Mr Connor agreed that Volvo has a similar attitude to other manufacturers, namely Jaguar and Porsche, which have both previously stated that all of their future models with autonomous functionality should still be enjoyable to drive.
“People buy those sorts of cars to drive them in the right conditions. And I think, with proper autonomy in those cars, you get the best of both worlds. You can switch off or nap or read when you want to on that 110km/h straight road to Canberra (from Sydney). 
“(And) when you're driving through the Blue Mountains and you want to have a different experience, you can actually enjoy the driving.”
Mr Connor said Australia was some way off passing legislation that would allow autonomous vehicles to be driven on local roads, but believed it would be a gradual process.

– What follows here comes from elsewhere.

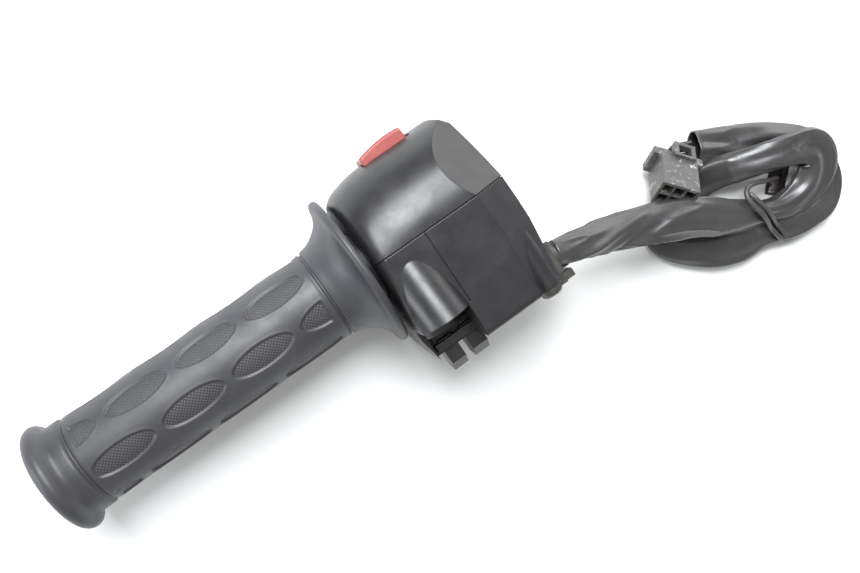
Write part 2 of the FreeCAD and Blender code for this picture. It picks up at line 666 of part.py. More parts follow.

“I think the technology is there or it’s nearly there, in some cases, and we don’t see level four autonomy as being that far away for us technically. We’re already testing cars in Sweden on the road with level four autonomy.
“It comes down to the regulators and customer acceptance as well because people need to feel comfortable that this technology works. 
“And I think the first step will be ... there’ll be certain roads where maybe the government says, ‘From this point to this point, straight road, good lines, good markings, the cars can be driven in autonomous mode’. And I think we need to get everybody comfortable.”
Mr Connor said legislators were “understandably hesitant” to legislate on driverless cars, given the issues that could arise “the very first time a car crashes in autonomous mode”.
“But that ignores the fact that dozens of cars are crashing everyday around the world,” he added.
He said Volvo’s Pilot Assist – offered as an option on most of Volvo’s current model range – has some semi-autonomous features that technically make it possible to drive most of the way from Sydney to Canberra, only occasionally touching the steering wheel.
“I don’t think it’s a huge leap to get there, but I think we’ve got to ... and I think consumers will experience that and say ‘This is great’. And then we’ve got to persuade legislators that in the right environment, it’s still safe. 
“I think we’re a long way away from having autonomous cars driving through the centre of Sydney, much as I would love to jump in my car here and let my car take me over the bridge or under the tunnel and get in the right lane.” 
Volvo – which has been owned by Chinese giant Zhejiang Geely Holding since 2010 – has poured enormous resources into research and development for autonomous tech and has been involved in a number of driverless car trials, including in Sweden, South Australia and Victoria.
Volvo has also partnered with ride-sharing service Uber on a fleet of autonomous XC90s. The Uber trial was scaled back late last year after a vehicle operating in autonomous model fatally crashed into a pedestrian.
As part of its Vision 2020 plan under the directive of Volvo Cars president and CEO Hakan Samuelsson, the company has a vision “that by 2020 no one should be killed or seriously injured in a new Volvo car”.